Hence the non-textbook non-approved way of dealing with long running event handlers - doEvents. 

Some languages, Visual Basic for example have a special doEvents command which acts like a yield command - in that it transfers control to the calling routine, the dispatcher in this case, which then processes all of the pending events and when done transfers control back to the suspended event handler at the instruction following the doEvents. The state of the event handler is unchanged at it continues on as if nothing had happened. In other words the doEvents command does what it says it does - it pauses the event handler and allows the dispatcher to "do" any pending events so keeping the UI responsive.

Languages that don't have a doEvents or similar can often implement the same thing if they provide access to the dispatcher from running event handlers. Basically the event handler puts an event record at the end of the queue that restarts it and then returns control to the dispatcher. 

This seems the ideal solution.

A long running event handler cooperatively yields the thread of execution so that other events can be processed and the UI kept active.

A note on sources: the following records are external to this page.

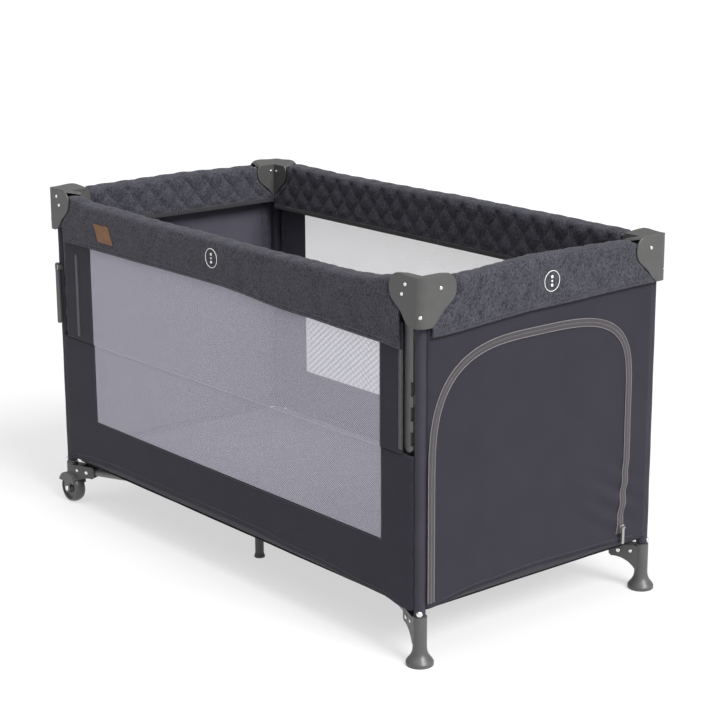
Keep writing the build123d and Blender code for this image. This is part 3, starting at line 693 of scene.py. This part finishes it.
def leaning(x, z):
    """A place on the tag, moved along with the tag's lean."""
    return x + TAG_LEAN * (TAG_Z[1] - z) / (TAG_Z[1] - TAG_Z[0])


def tag():
    """Leather tag sewn to the front cover."""
    (x0, x1), (z0, z1) = TAG_X, TAG_Z
    gx, gz = np.meshgrid(np.linspace(x0, x1, 24), np.linspace(z0, z1, 18))
    edge = np.minimum(np.minimum(gx - x0, x1 - gx), np.minimum(gz - z0, z1 - gz))
    rise = 0.0024 + 0.0006 * np.clip(edge / 0.003, 0, 1)
    points = to_world("front", leaning(gx, gz), -COVER_OUT - rise, gz)
    on_rail(sheet_object("leather_tag", points, MATERIALS["leather"], 0.0014), "front", -1)
    x0, x1, z0, z1 = x0 + TAG_INSET, x1 - TAG_INSET, z0 + TAG_INSET, z1 - TAG_INSET
    corners = [(x0, z0), (x1, z0), (x1, z1), (x0, z1)]
    for i, (start, end) in enumerate(zip(corners, corners[1:] + corners[:1])):
        line_x, line_z = np.linspace(start[0], end[0], 30), np.linspace(start[1], end[1], 30)
        path = to_world("front", leaning(line_x, line_z), -COVER_OUT - 0.0036, line_z)
        line = dashes(f"tag_stitch_{i}", path, (0, -1, 0), *TAG_STITCH, MATERIALS["thread"])
        on_rail(line, "front", -1)


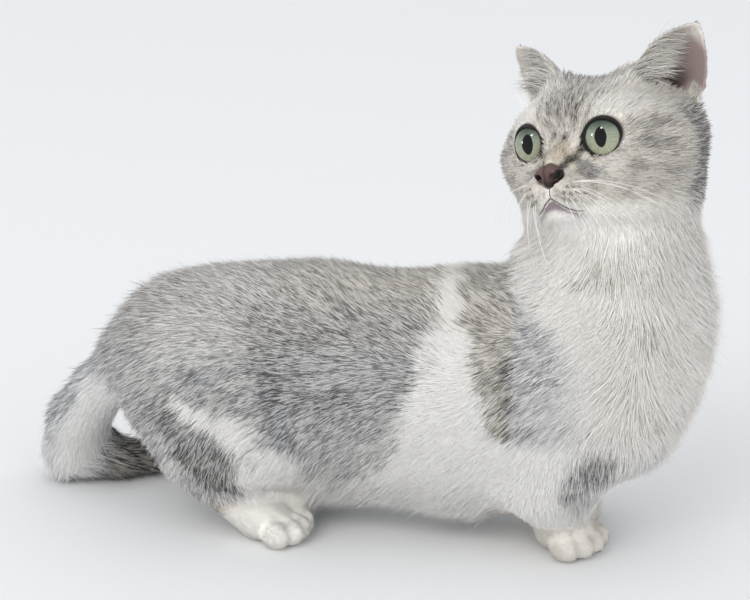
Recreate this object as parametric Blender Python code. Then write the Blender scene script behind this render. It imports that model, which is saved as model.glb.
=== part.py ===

When the events have been processed then the long running event handler is resumed. 

It is indeed a good solution but it has a flaw that is so serious that many give the advice that it is to be avoided at all cost and its bad practice.  

The flaw is simply that the event handler that yields control is now no longer atomic.

It is interrupted at some point in its code and other event handlers could change things that it is using. Worse it could even be called again as the result of an event in the queue. Most event handlers are not reenterable and things could get very complicated. 

However a programmer, aware of these difficulties can make doEvents work. You have to take account of the fact that shared resources could change after a doEvents and you have to reject any attempt to start the event handler again while is is still active.

Both of these are usually easy to achieve and arguably much easier than starting a worker thread to get the same job done.

However for beginners the rule "don't use doEvents" is a safe one.